[RECORDED DATA]:

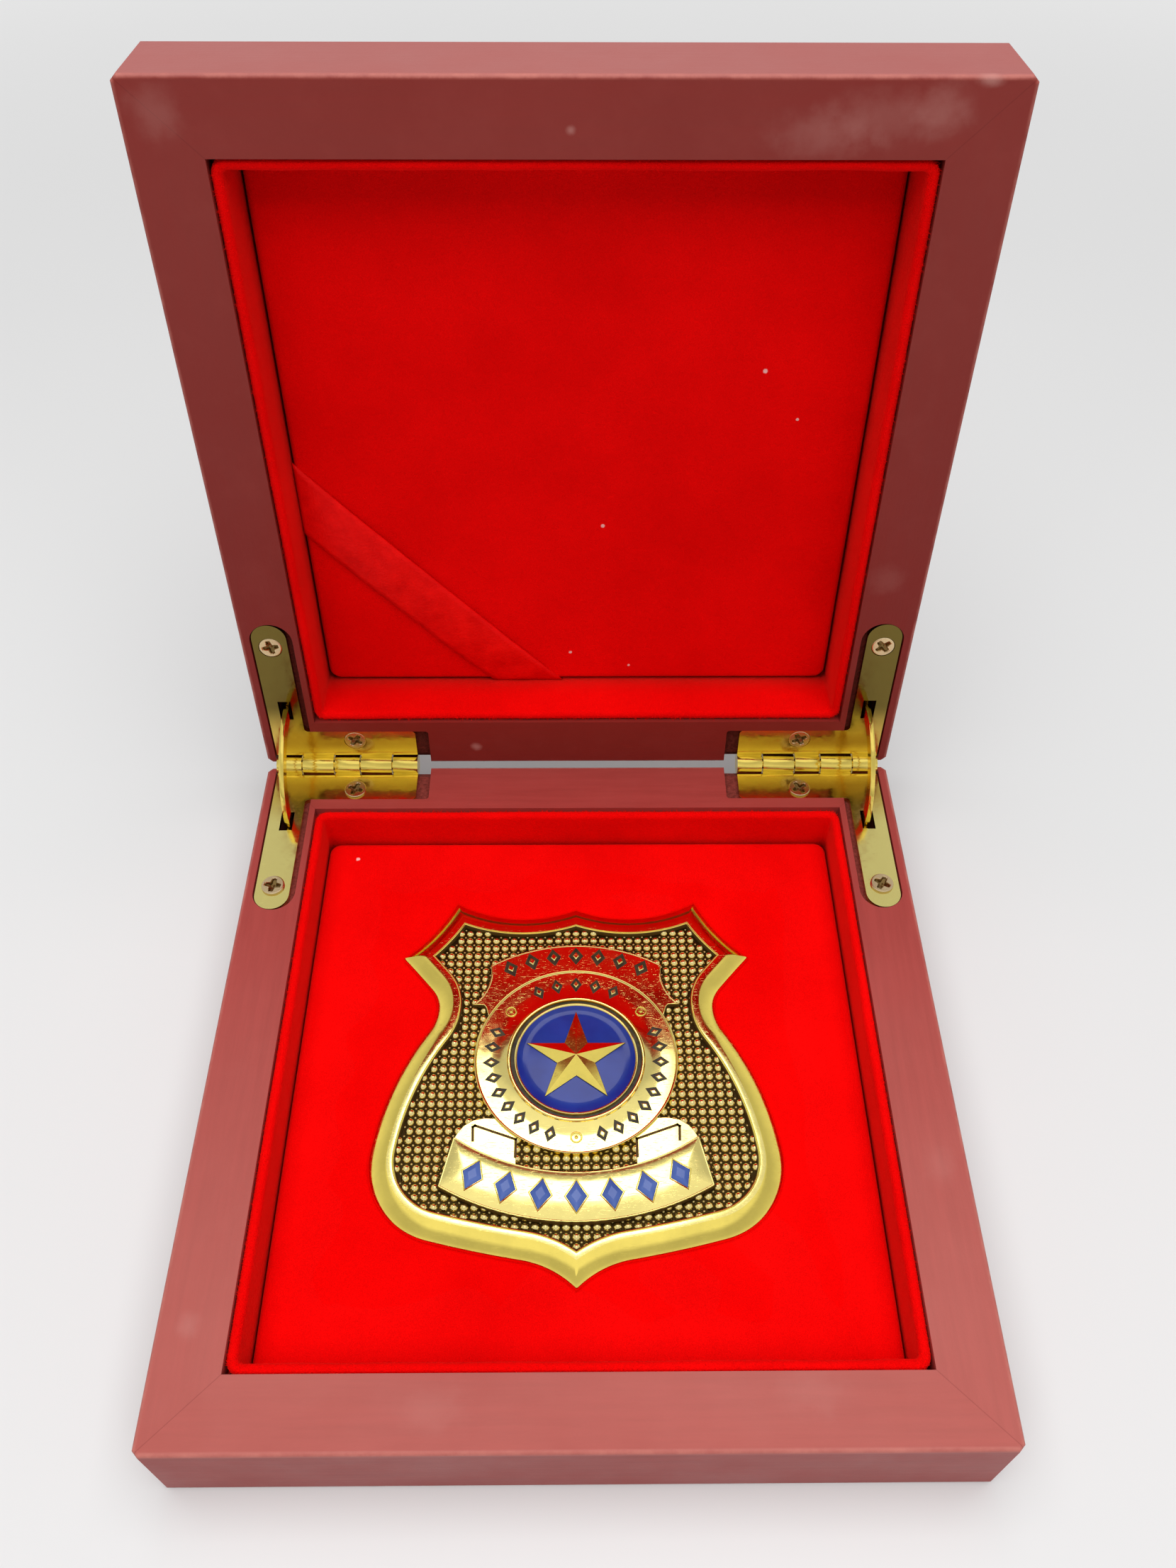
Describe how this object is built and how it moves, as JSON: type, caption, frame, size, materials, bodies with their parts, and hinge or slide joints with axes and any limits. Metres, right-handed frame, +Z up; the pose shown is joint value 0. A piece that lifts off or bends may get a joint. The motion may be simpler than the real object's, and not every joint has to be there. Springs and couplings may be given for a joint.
{
  "type": "badge display case",
  "caption": "Square wooden display case with a hinged lid on curved stays, velvet lining and ribbon, holding a gilt shield badge with a star.",
  "frame": {"origin": "centre of the underside of the base", "axes": "+Z up, -Y towards the front of the base, where the lid's free edge comes down, +Y towards the hinges"},
  "size_m": [0.12, 0.148, 0.14],
  "materials": {
    "painted_wood": "matte paint",
    "velvet": "velvet",
    "ribbon": "satin ribbon",
    "gold_plate": "polished gold plate",
    "enamel": "glossy enamel"
  },
  "bodies": {
    "base": {"base_front_rail": "painted_wood", "base_rear_rail": "painted_wood", "base_left_rail": "painted_wood", "base_right_rail": "painted_wood", "base_bottom_panel": "painted_wood", "base_lining_band": "velvet", "base_pad": "velvet", "left_base_leaf": "gold_plate", "right_base_leaf": "gold_plate", "left_hinge_pin": "gold_plate", "base_hinge_screws": "gold_plate"},
    "lid": {"lid_front_rail": "painted_wood", "lid_rear_rail": "painted_wood", "lid_left_rail": "painted_wood", "lid_right_rail": "painted_wood", "lid_top_panel": "painted_wood", "lid_lining_band": "velvet", "lid_pad": "velvet", "lid_ribbon": "ribbon", "left_lid_leaf": "gold_plate", "right_lid_leaf": "gold_plate", "right_hinge_pin": "gold_plate", "lid_hinge_screws": "gold_plate"},
    "left_stay": {"left_stay": "gold_plate"},
    "right_stay": {"right_stay": "gold_plate"},
    "badge": {"badge_shield": "gold_plate", "badge_enamel_disc": "enamel", "badge_banner_enamel": "enamel"}
  },
  "joints": [
    {"name": "lid_hinge", "type": "hinge", "parent": "base", "child": "lid", "pos_m": [0, 0.0614, 0.01815], "axis": [1, 0, 0], "range_deg": [0, 95]},
    {"name": "left_stay_turn", "type": "hinge", "parent": "base", "child": "left_stay", "pos_m": [0, 0.0614, 0.01815], "axis": [1, 0, 0], "range_deg": [0, 57]},
    {"name": "right_stay_turn", "type": "hinge", "parent": "base", "child": "right_stay", "pos_m": [0, 0.0614, 0.01815], "axis": [1, 0, 0], "range_deg": [0, 57]},
    {"name": "badge_lift", "type": "slide", "parent": "base", "child": "badge", "axis": [0, 0, 1], "range_m": [0, 0.01]}
  ],
  "couplings": [
    {"joint": "left_stay_turn", "follows": "lid_hinge", "ratio": 0.6},
    {"joint": "right_stay_turn", "follows": "lid_hinge", "ratio": 0.6}
  ]
}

[SHORT EXERCISE]:
Make an exact copy of the material above.

[SOLUTION TO THE EXERCISE]:
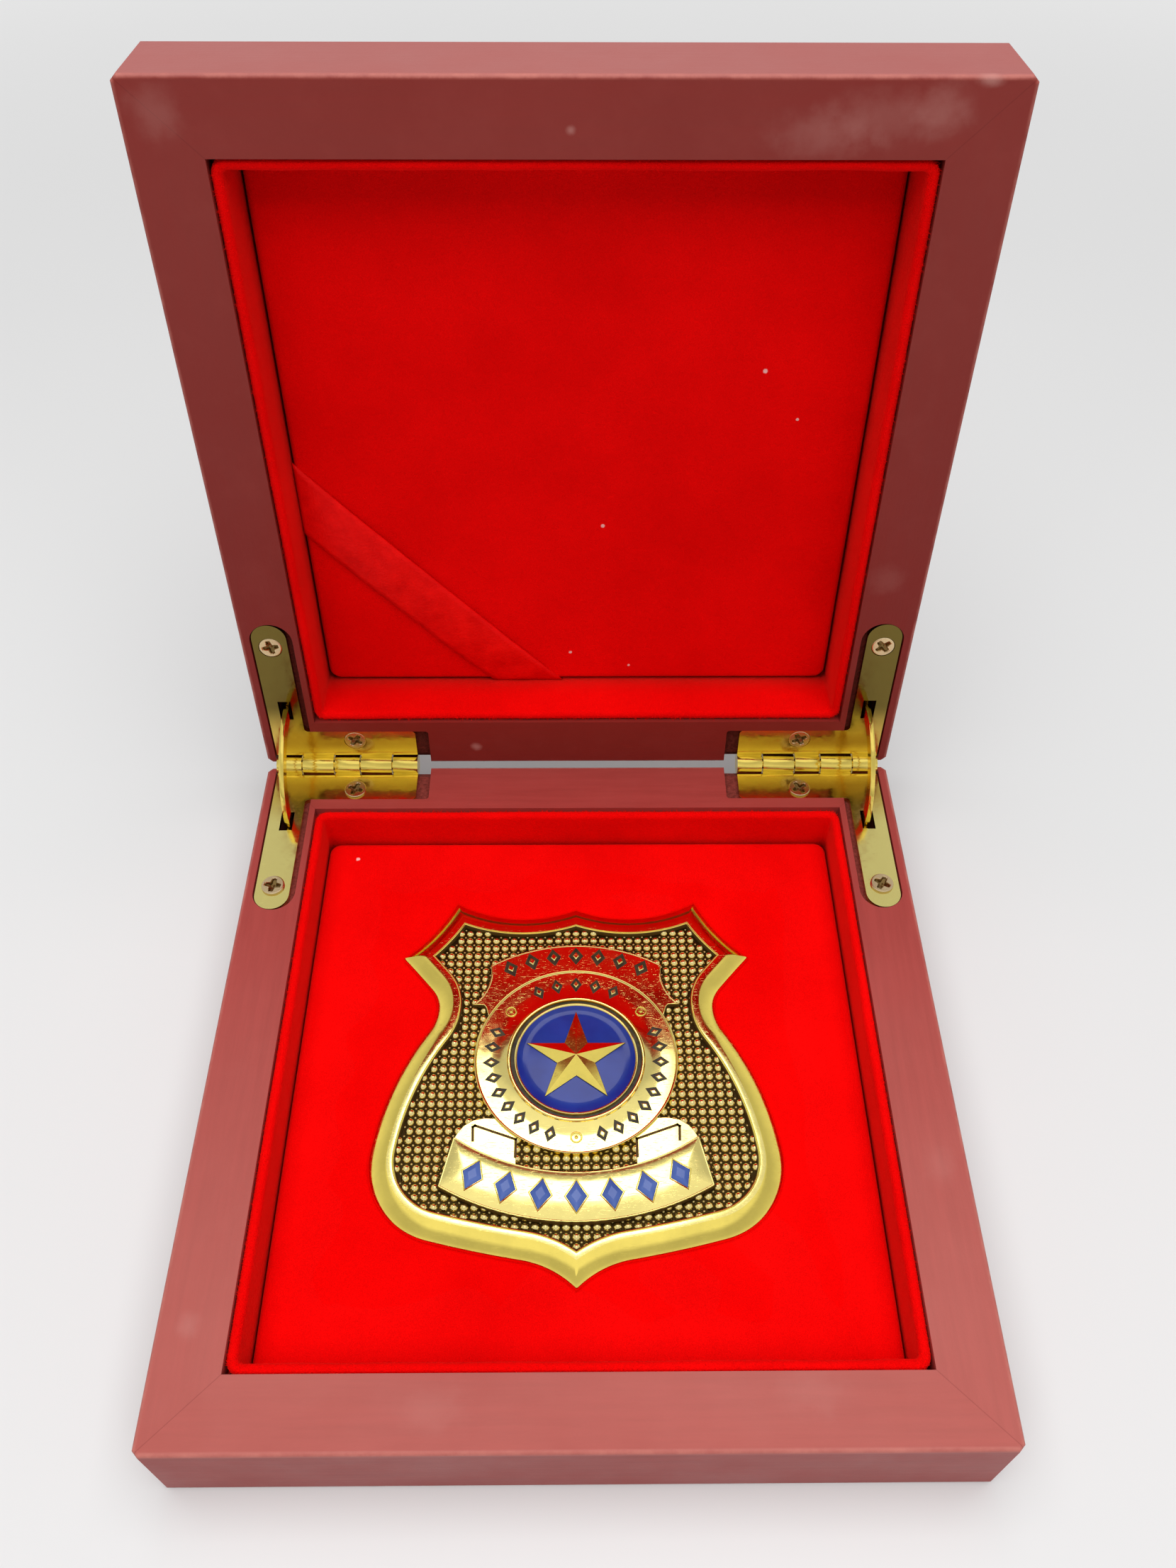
Describe how this object is built and how it moves, as JSON: type, caption, frame, size, materials, bodies with their parts, and hinge or slide joints with axes and any limits. Metres, right-handed frame, +Z up; the pose shown is joint value 0. A piece that lifts off or bends may get a joint. The motion may be simpler than the real object's, and not every joint has to be there. Springs and couplings may be given for a joint.
{
  "type": "badge display case",
  "caption": "Square wooden display case with a hinged lid on curved stays, velvet lining and ribbon, holding a gilt shield badge with a star.",
  "frame": {"origin": "centre of the underside of the base", "axes": "+Z up, -Y towards the front of the base, where the lid's free edge comes down, +Y towards the hinges"},
  "size_m": [0.12, 0.148, 0.14],
  "materials": {
    "painted_wood": "matte paint",
    "velvet": "velvet",
    "ribbon": "satin ribbon",
    "gold_plate": "polished gold plate",
    "enamel": "glossy enamel"
  },
  "bodies": {
    "base": {"base_front_rail": "painted_wood", "base_rear_rail": "painted_wood", "base_left_rail": "painted_wood", "base_right_rail": "painted_wood", "base_bottom_panel": "painted_wood", "base_lining_band": "velvet", "base_pad": "velvet", "left_base_leaf": "gold_plate", "right_base_leaf": "gold_plate", "left_hinge_pin": "gold_plate", "base_hinge_screws": "gold_plate"},
    "lid": {"lid_front_rail": "painted_wood", "lid_rear_rail": "painted_wood", "lid_left_rail": "painted_wood", "lid_right_rail": "painted_wood", "lid_top_panel": "painted_wood", "lid_lining_band": "velvet", "lid_pad": "velvet", "lid_ribbon": "ribbon", "left_lid_leaf": "gold_plate", "right_lid_leaf": "gold_plate", "right_hinge_pin": "gold_plate", "lid_hinge_screws": "gold_plate"},
    "left_stay": {"left_stay": "gold_plate"},
    "right_stay": {"right_stay": "gold_plate"},
    "badge": {"badge_shield": "gold_plate", "badge_enamel_disc": "enamel", "badge_banner_enamel": "enamel"}
  },
  "joints": [
    {"name": "lid_hinge", "type": "hinge", "parent": "base", "child": "lid", "pos_m": [0, 0.0614, 0.01815], "axis": [1, 0, 0], "range_deg": [0, 95]},
    {"name": "left_stay_turn", "type": "hinge", "parent": "base", "child": "left_stay", "pos_m": [0, 0.0614, 0.01815], "axis": [1, 0, 0], "range_deg": [0, 57]},
    {"name": "right_stay_turn", "type": "hinge", "parent": "base", "child": "right_stay", "pos_m": [0, 0.0614, 0.01815], "axis": [1, 0, 0], "range_deg": [0, 57]},
    {"name": "badge_lift", "type": "slide", "parent": "base", "child": "badge", "axis": [0, 0, 1], "range_m": [0, 0.01]}
  ],
  "couplings": [
    {"joint": "left_stay_turn", "follows": "lid_hinge", "ratio": 0.6},
    {"joint": "right_stay_turn", "follows": "lid_hinge", "ratio": 0.6}
  ]
}